Output the material below in its entirety, exactly as given.

### Dataset section:

☆ ☆ ☆ ☆ ☆

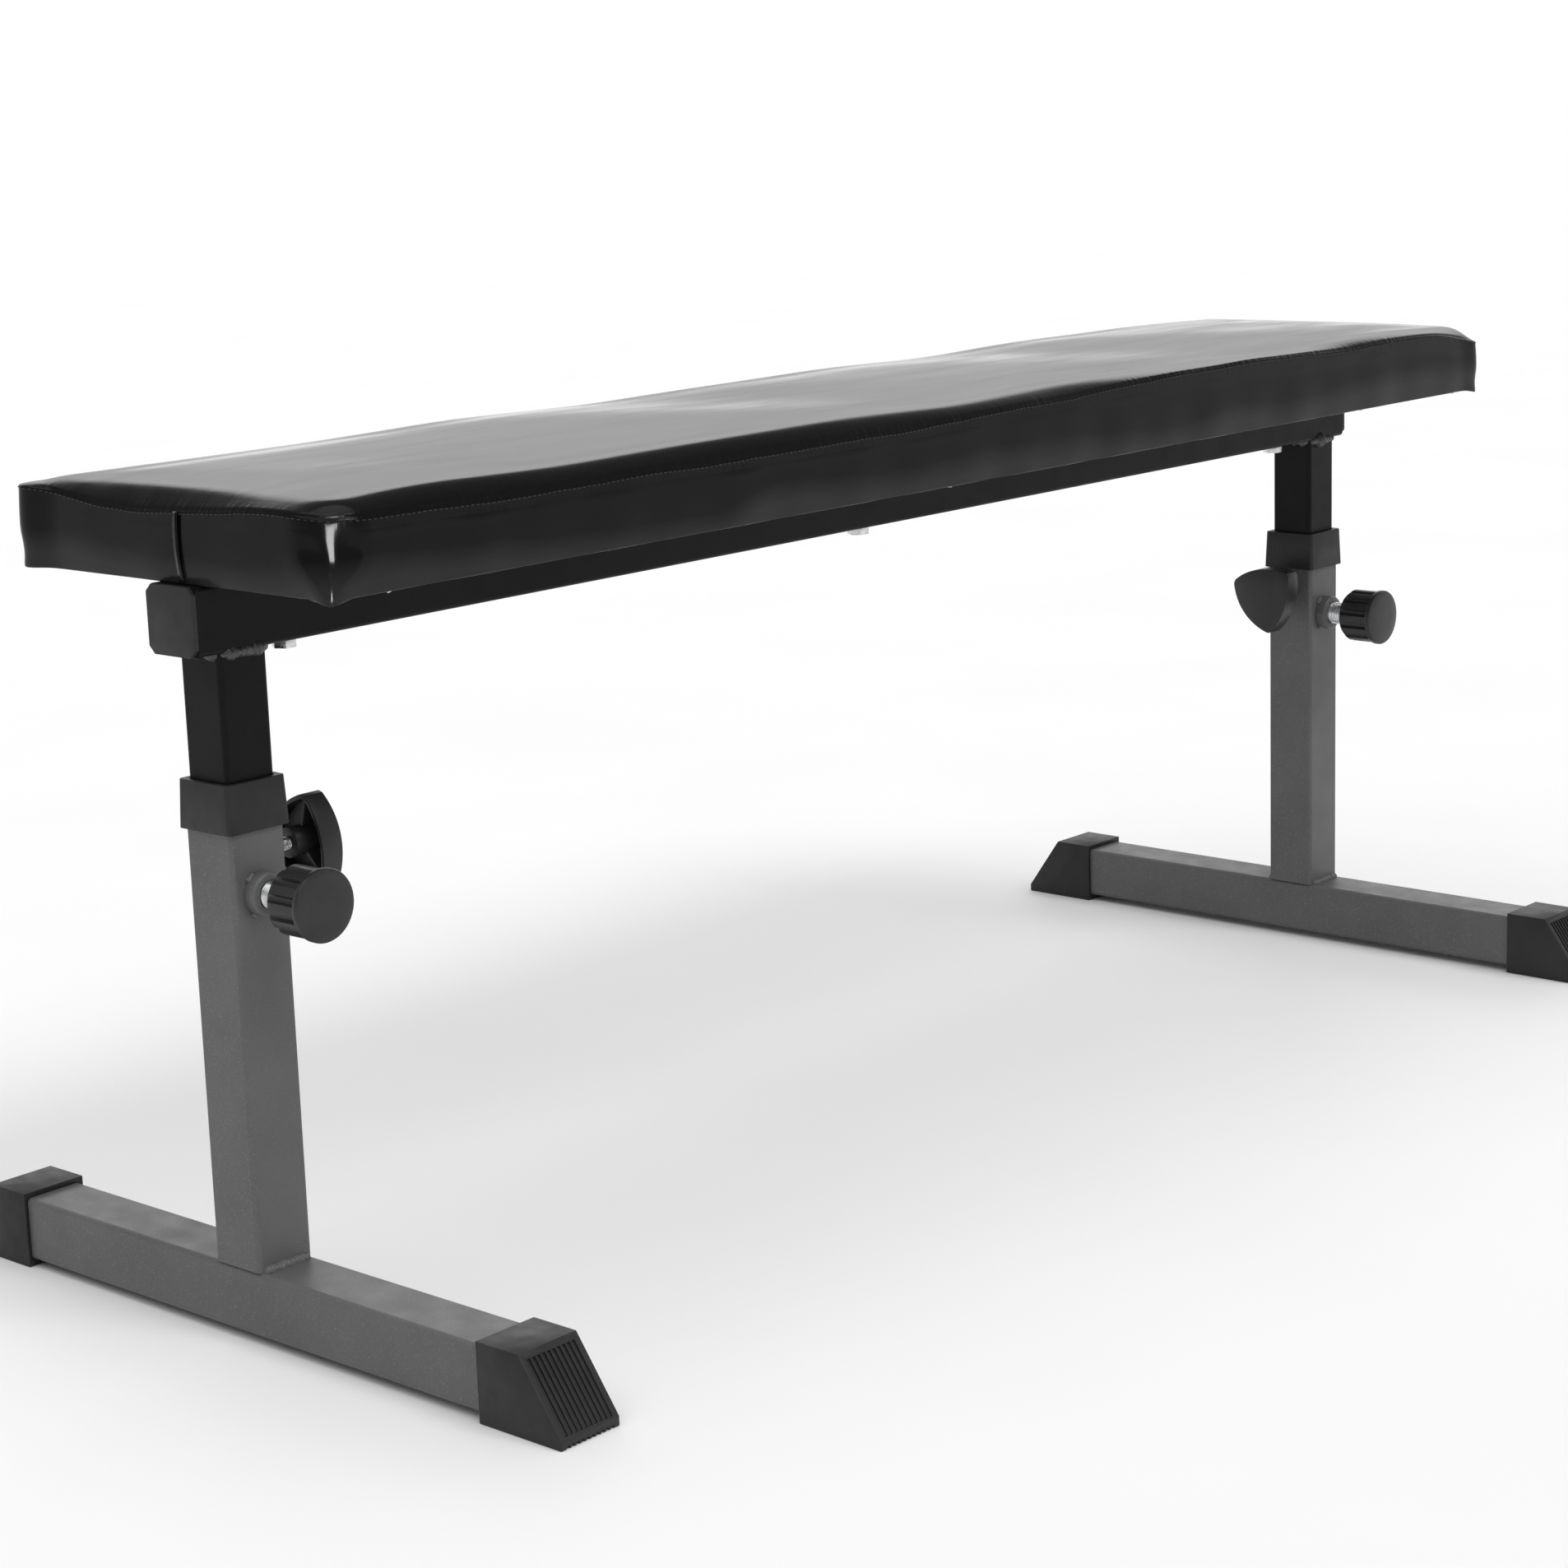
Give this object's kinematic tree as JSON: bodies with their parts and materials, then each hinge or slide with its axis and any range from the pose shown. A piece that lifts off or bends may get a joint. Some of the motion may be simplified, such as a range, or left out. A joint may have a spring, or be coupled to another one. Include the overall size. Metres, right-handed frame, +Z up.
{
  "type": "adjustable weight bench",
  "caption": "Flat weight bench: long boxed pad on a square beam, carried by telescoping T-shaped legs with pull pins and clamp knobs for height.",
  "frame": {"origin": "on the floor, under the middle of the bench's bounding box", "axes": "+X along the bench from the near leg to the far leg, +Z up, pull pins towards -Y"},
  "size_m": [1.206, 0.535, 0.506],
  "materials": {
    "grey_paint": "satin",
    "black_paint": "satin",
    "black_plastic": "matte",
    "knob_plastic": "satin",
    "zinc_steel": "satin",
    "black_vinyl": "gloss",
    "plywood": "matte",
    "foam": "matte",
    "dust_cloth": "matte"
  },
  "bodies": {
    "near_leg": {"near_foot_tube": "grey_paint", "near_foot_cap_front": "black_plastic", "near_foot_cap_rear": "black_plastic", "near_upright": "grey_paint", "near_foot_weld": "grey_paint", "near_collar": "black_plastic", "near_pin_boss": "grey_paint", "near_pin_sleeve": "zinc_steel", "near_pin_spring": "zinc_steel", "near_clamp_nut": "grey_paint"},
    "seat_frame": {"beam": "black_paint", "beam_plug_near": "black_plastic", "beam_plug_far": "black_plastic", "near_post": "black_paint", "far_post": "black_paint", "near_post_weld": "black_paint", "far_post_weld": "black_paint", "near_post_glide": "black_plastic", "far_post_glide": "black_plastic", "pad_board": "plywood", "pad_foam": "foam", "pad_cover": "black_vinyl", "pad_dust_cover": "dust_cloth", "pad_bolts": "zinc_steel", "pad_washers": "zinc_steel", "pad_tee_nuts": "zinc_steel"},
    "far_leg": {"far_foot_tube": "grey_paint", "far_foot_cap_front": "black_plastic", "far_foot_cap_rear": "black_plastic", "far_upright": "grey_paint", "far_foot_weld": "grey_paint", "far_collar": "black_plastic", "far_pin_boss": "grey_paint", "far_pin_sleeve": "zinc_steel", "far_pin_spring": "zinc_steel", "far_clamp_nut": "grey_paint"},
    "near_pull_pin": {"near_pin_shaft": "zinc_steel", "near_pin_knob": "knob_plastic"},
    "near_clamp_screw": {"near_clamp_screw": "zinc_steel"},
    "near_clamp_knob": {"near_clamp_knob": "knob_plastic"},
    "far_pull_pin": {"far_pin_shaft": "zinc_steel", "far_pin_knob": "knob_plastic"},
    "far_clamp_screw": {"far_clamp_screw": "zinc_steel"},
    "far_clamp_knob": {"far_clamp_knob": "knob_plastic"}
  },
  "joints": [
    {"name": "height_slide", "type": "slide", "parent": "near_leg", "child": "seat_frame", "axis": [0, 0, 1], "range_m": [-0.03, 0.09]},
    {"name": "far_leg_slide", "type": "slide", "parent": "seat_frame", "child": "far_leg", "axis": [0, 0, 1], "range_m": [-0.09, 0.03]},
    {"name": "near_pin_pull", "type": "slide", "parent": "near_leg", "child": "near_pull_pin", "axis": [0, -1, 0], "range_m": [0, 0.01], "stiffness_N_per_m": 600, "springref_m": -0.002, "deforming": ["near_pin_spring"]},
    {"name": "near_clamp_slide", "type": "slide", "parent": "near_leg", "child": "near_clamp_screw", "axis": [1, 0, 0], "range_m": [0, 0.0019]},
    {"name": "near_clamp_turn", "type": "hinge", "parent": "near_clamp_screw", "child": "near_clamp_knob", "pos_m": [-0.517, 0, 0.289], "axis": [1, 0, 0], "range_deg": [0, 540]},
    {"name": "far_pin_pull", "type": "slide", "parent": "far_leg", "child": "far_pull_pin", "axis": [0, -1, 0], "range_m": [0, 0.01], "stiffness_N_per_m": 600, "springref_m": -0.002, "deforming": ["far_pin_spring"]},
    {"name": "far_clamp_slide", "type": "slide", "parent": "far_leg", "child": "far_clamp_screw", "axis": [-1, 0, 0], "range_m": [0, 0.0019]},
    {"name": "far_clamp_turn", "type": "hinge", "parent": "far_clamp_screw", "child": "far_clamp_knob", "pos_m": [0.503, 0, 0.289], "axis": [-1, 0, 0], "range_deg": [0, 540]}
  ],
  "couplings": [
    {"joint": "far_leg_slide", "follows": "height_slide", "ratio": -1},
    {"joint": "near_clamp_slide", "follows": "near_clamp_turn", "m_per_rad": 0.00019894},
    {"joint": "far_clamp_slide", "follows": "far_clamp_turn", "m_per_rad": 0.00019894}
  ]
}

☆ ☆ ☆ ☆ ☆

### Written solution:
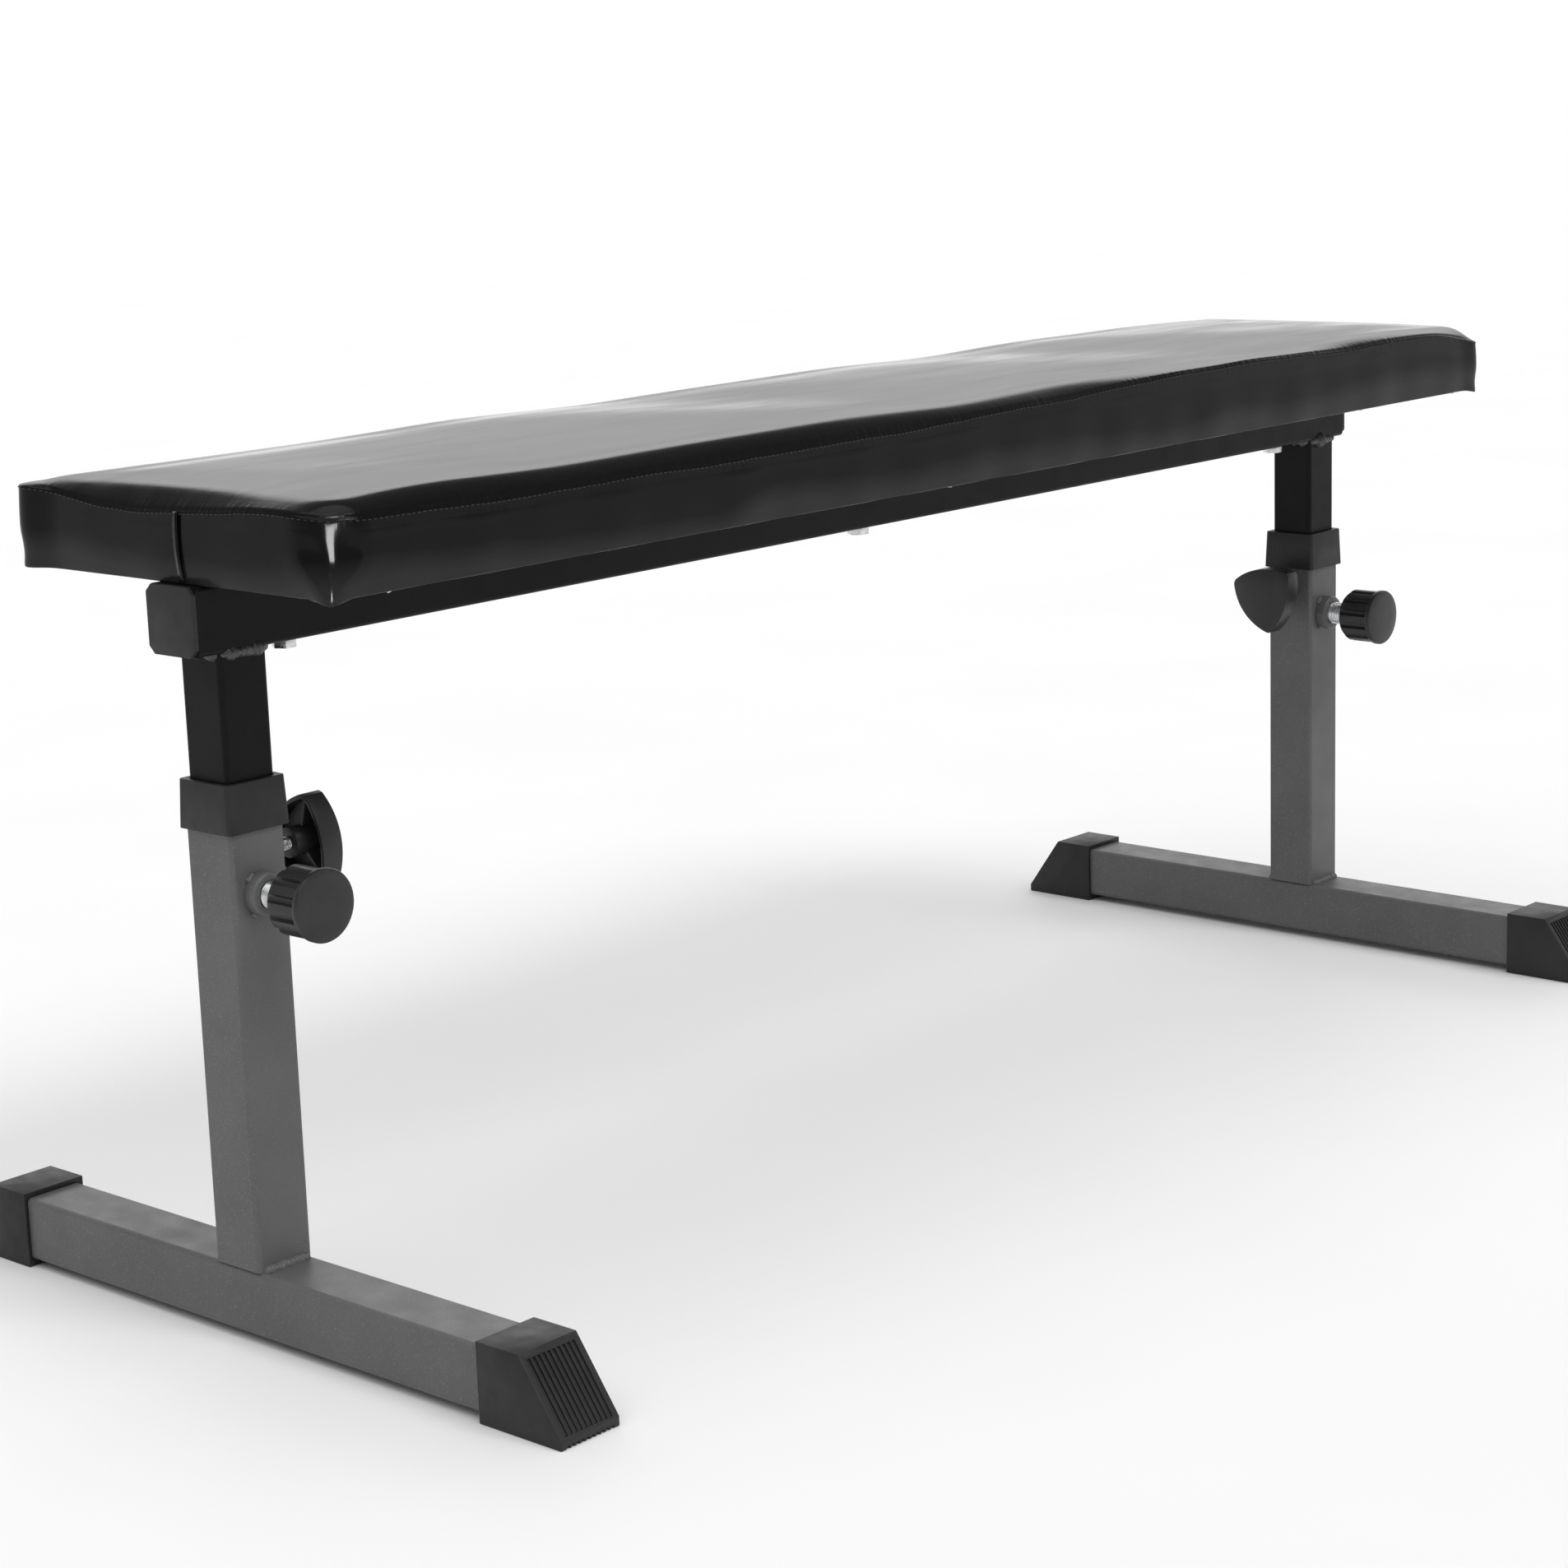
Give this object's kinematic tree as JSON: bodies with their parts and materials, then each hinge or slide with its axis and any range from the pose shown. A piece that lifts off or bends may get a joint. Some of the motion may be simplified, such as a range, or left out. A joint may have a spring, or be coupled to another one. Include the overall size. Metres, right-handed frame, +Z up.
{
  "type": "adjustable weight bench",
  "caption": "Flat weight bench: long boxed pad on a square beam, carried by telescoping T-shaped legs with pull pins and clamp knobs for height.",
  "frame": {"origin": "on the floor, under the middle of the bench's bounding box", "axes": "+X along the bench from the near leg to the far leg, +Z up, pull pins towards -Y"},
  "size_m": [1.206, 0.535, 0.506],
  "materials": {
    "grey_paint": "satin",
    "black_paint": "satin",
    "black_plastic": "matte",
    "knob_plastic": "satin",
    "zinc_steel": "satin",
    "black_vinyl": "gloss",
    "plywood": "matte",
    "foam": "matte",
    "dust_cloth": "matte"
  },
  "bodies": {
    "near_leg": {"near_foot_tube": "grey_paint", "near_foot_cap_front": "black_plastic", "near_foot_cap_rear": "black_plastic", "near_upright": "grey_paint", "near_foot_weld": "grey_paint", "near_collar": "black_plastic", "near_pin_boss": "grey_paint", "near_pin_sleeve": "zinc_steel", "near_pin_spring": "zinc_steel", "near_clamp_nut": "grey_paint"},
    "seat_frame": {"beam": "black_paint", "beam_plug_near": "black_plastic", "beam_plug_far": "black_plastic", "near_post": "black_paint", "far_post": "black_paint", "near_post_weld": "black_paint", "far_post_weld": "black_paint", "near_post_glide": "black_plastic", "far_post_glide": "black_plastic", "pad_board": "plywood", "pad_foam": "foam", "pad_cover": "black_vinyl", "pad_dust_cover": "dust_cloth", "pad_bolts": "zinc_steel", "pad_washers": "zinc_steel", "pad_tee_nuts": "zinc_steel"},
    "far_leg": {"far_foot_tube": "grey_paint", "far_foot_cap_front": "black_plastic", "far_foot_cap_rear": "black_plastic", "far_upright": "grey_paint", "far_foot_weld": "grey_paint", "far_collar": "black_plastic", "far_pin_boss": "grey_paint", "far_pin_sleeve": "zinc_steel", "far_pin_spring": "zinc_steel", "far_clamp_nut": "grey_paint"},
    "near_pull_pin": {"near_pin_shaft": "zinc_steel", "near_pin_knob": "knob_plastic"},
    "near_clamp_screw": {"near_clamp_screw": "zinc_steel"},
    "near_clamp_knob": {"near_clamp_knob": "knob_plastic"},
    "far_pull_pin": {"far_pin_shaft": "zinc_steel", "far_pin_knob": "knob_plastic"},
    "far_clamp_screw": {"far_clamp_screw": "zinc_steel"},
    "far_clamp_knob": {"far_clamp_knob": "knob_plastic"}
  },
  "joints": [
    {"name": "height_slide", "type": "slide", "parent": "near_leg", "child": "seat_frame", "axis": [0, 0, 1], "range_m": [-0.03, 0.09]},
    {"name": "far_leg_slide", "type": "slide", "parent": "seat_frame", "child": "far_leg", "axis": [0, 0, 1], "range_m": [-0.09, 0.03]},
    {"name": "near_pin_pull", "type": "slide", "parent": "near_leg", "child": "near_pull_pin", "axis": [0, -1, 0], "range_m": [0, 0.01], "stiffness_N_per_m": 600, "springref_m": -0.002, "deforming": ["near_pin_spring"]},
    {"name": "near_clamp_slide", "type": "slide", "parent": "near_leg", "child": "near_clamp_screw", "axis": [1, 0, 0], "range_m": [0, 0.0019]},
    {"name": "near_clamp_turn", "type": "hinge", "parent": "near_clamp_screw", "child": "near_clamp_knob", "pos_m": [-0.517, 0, 0.289], "axis": [1, 0, 0], "range_deg": [0, 540]},
    {"name": "far_pin_pull", "type": "slide", "parent": "far_leg", "child": "far_pull_pin", "axis": [0, -1, 0], "range_m": [0, 0.01], "stiffness_N_per_m": 600, "springref_m": -0.002, "deforming": ["far_pin_spring"]},
    {"name": "far_clamp_slide", "type": "slide", "parent": "far_leg", "child": "far_clamp_screw", "axis": [-1, 0, 0], "range_m": [0, 0.0019]},
    {"name": "far_clamp_turn", "type": "hinge", "parent": "far_clamp_screw", "child": "far_clamp_knob", "pos_m": [0.503, 0, 0.289], "axis": [-1, 0, 0], "range_deg": [0, 540]}
  ],
  "couplings": [
    {"joint": "far_leg_slide", "follows": "height_slide", "ratio": -1},
    {"joint": "near_clamp_slide", "follows": "near_clamp_turn", "m_per_rad": 0.00019894},
    {"joint": "far_clamp_slide", "follows": "far_clamp_turn", "m_per_rad": 0.00019894}
  ]
}